Written request »
Only one portion of the data is to be written out: from the line bearing "on its flank." through the line bearing "if empty is". Write it exactly as it appears.

......

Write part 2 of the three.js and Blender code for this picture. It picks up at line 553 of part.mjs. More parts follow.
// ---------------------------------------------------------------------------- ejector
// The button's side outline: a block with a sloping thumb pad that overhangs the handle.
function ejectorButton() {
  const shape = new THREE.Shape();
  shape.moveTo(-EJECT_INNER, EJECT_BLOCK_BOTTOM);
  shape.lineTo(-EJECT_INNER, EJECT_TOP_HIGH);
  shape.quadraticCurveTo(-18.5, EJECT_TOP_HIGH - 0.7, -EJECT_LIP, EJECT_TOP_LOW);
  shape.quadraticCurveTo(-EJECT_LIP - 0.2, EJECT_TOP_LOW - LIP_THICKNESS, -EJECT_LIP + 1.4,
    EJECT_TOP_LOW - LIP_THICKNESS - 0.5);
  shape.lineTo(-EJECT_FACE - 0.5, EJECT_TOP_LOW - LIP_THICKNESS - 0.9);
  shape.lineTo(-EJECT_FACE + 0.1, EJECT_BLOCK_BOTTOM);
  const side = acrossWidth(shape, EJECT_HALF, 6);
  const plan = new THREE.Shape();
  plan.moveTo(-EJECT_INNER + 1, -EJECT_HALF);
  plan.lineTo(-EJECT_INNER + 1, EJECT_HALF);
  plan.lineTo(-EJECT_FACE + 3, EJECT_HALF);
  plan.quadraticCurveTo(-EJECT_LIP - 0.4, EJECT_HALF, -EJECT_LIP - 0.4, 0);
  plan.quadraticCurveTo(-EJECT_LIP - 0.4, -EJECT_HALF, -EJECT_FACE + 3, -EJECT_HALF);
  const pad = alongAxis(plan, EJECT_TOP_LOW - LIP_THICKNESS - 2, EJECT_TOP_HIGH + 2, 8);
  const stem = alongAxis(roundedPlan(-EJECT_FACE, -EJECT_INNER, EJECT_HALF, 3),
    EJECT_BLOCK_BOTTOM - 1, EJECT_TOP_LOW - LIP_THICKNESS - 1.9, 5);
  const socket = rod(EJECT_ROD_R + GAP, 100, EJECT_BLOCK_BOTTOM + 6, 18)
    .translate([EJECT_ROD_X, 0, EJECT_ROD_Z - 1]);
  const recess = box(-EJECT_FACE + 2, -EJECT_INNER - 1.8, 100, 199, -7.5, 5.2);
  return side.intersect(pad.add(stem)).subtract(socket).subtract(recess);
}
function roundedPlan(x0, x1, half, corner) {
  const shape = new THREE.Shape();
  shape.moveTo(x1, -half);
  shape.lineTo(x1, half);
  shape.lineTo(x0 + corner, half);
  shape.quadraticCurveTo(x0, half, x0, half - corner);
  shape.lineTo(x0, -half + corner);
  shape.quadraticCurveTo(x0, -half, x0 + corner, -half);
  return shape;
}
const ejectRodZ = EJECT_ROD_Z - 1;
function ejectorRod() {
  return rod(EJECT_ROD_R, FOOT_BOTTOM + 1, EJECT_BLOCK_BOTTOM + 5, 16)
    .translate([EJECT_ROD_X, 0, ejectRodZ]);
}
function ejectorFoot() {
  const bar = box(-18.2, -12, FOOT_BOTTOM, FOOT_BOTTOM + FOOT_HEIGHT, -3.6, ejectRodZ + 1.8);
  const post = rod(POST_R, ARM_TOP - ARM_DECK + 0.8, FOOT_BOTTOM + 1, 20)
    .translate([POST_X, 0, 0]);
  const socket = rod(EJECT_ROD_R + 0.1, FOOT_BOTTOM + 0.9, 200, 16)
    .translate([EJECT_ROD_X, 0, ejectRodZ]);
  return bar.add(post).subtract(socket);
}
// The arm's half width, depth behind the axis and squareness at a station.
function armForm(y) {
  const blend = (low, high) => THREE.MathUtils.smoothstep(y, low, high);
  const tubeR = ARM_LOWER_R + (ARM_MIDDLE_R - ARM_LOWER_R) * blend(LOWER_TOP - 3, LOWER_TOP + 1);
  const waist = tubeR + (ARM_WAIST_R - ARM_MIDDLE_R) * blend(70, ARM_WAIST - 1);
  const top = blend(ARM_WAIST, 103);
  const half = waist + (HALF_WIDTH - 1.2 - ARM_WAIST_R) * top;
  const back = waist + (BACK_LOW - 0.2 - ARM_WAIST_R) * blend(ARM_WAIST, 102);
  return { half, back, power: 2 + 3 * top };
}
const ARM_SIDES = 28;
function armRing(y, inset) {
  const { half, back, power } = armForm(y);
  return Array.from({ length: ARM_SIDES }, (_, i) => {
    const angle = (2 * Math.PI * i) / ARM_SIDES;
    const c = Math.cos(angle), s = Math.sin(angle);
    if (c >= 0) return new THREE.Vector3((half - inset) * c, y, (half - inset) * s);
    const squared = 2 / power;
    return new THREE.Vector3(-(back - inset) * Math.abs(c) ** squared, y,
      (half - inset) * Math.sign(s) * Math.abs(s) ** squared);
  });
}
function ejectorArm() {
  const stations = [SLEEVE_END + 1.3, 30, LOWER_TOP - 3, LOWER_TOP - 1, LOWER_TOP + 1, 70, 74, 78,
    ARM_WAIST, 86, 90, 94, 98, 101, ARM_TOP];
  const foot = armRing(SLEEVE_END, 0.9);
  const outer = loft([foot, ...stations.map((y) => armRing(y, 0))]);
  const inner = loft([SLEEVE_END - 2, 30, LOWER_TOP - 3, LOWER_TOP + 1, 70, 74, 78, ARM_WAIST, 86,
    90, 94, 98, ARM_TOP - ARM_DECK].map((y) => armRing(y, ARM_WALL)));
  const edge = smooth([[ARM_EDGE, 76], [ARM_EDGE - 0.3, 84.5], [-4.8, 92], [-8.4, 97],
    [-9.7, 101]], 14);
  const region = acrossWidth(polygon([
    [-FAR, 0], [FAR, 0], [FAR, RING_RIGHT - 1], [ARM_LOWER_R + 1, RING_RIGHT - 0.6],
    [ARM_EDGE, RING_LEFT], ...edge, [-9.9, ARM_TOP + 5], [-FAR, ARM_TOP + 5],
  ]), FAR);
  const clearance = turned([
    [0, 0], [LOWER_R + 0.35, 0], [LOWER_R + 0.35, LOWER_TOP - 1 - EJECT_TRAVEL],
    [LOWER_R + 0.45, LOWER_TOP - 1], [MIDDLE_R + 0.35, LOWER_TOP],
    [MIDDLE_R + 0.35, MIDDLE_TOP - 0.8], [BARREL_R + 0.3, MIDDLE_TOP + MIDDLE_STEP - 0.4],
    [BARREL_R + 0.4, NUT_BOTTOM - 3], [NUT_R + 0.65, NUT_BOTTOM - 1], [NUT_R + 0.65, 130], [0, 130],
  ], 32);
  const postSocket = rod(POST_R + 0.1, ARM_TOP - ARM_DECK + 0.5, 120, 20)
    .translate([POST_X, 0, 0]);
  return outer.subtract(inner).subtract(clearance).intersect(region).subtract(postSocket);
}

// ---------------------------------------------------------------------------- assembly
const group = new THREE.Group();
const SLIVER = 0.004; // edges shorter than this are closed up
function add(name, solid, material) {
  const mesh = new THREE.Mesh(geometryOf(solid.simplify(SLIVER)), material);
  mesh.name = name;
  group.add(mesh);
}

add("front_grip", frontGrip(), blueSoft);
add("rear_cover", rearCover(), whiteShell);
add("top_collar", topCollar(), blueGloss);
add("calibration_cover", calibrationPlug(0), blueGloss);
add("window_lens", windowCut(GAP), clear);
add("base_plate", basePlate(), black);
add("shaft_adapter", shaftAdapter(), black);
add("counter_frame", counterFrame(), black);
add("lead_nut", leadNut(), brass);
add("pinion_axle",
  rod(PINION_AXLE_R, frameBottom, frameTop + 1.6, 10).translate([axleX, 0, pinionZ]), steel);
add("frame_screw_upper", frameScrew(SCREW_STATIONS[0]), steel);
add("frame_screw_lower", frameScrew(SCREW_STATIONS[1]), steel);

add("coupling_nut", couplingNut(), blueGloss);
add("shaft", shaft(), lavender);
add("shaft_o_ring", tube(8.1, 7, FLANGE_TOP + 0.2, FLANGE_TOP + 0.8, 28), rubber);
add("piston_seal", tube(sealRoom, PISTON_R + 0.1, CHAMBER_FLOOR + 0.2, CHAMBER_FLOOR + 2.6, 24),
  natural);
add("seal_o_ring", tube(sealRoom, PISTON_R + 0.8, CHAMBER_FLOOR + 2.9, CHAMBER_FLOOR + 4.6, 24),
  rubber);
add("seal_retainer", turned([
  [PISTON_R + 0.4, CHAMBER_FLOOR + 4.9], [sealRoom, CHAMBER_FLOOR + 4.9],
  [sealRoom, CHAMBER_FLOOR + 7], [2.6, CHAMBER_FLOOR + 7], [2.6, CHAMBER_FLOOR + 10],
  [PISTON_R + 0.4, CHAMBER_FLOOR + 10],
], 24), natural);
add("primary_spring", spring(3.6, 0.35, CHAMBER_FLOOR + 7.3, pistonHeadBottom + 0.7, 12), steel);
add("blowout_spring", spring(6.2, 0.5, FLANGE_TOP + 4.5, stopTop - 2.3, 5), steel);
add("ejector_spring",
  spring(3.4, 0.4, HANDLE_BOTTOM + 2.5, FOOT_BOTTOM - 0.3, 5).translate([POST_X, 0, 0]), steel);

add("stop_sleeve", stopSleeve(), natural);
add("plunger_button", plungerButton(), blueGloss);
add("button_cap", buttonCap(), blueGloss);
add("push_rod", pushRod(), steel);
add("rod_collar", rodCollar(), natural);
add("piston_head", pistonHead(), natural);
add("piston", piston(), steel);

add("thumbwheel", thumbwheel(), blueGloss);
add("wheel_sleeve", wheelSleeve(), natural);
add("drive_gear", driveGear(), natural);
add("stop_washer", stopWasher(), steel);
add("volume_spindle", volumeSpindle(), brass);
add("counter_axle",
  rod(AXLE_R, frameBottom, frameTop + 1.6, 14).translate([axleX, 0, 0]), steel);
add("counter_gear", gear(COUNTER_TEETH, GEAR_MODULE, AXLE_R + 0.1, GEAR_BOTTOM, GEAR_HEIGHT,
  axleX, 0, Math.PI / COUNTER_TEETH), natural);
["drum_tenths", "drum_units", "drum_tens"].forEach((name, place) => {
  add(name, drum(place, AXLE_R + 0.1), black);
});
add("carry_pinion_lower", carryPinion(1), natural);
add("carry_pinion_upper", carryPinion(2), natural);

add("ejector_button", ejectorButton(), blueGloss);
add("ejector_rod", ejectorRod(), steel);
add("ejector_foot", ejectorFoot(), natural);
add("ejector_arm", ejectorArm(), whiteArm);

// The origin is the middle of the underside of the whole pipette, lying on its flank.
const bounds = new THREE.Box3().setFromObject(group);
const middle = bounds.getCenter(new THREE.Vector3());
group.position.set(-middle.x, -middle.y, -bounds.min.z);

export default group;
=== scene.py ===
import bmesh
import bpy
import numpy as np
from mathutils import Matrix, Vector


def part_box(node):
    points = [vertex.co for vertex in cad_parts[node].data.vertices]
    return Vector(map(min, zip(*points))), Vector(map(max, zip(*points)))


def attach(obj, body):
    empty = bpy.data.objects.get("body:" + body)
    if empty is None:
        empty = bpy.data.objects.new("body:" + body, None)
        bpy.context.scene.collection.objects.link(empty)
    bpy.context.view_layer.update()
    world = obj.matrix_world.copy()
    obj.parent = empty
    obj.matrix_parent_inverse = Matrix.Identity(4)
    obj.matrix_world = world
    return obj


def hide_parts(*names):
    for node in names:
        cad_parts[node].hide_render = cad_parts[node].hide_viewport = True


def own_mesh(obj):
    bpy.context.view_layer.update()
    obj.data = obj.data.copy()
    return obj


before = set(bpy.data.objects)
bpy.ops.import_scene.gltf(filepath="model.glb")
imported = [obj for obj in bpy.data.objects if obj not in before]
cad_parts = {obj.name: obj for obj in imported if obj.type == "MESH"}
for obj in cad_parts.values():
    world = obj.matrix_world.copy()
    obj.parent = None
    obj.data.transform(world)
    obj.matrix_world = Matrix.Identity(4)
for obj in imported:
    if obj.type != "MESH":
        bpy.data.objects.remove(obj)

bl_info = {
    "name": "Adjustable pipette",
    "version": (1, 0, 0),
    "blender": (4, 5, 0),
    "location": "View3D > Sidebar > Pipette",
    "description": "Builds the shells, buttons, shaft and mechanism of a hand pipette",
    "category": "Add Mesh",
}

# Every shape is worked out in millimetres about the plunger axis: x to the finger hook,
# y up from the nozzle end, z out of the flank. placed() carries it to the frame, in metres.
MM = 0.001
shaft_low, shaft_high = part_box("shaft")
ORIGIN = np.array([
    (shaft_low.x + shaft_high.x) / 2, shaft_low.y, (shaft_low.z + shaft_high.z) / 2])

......

Exercise response »
// The origin is the middle of the underside of the whole pipette, lying on its flank.
const bounds = new THREE.Box3().setFromObject(group);
const middle = bounds.getCenter(new THREE.Vector3());
group.position.set(-middle.x, -middle.y, -bounds.min.z);

export default group;
=== scene.py ===
import bmesh
import bpy
import numpy as np
from mathutils import Matrix, Vector


def part_box(node):
    points = [vertex.co for vertex in cad_parts[node].data.vertices]
    return Vector(map(min, zip(*points))), Vector(map(max, zip(*points)))


def attach(obj, body):
    empty = bpy.data.objects.get("body:" + body)
    if empty is None:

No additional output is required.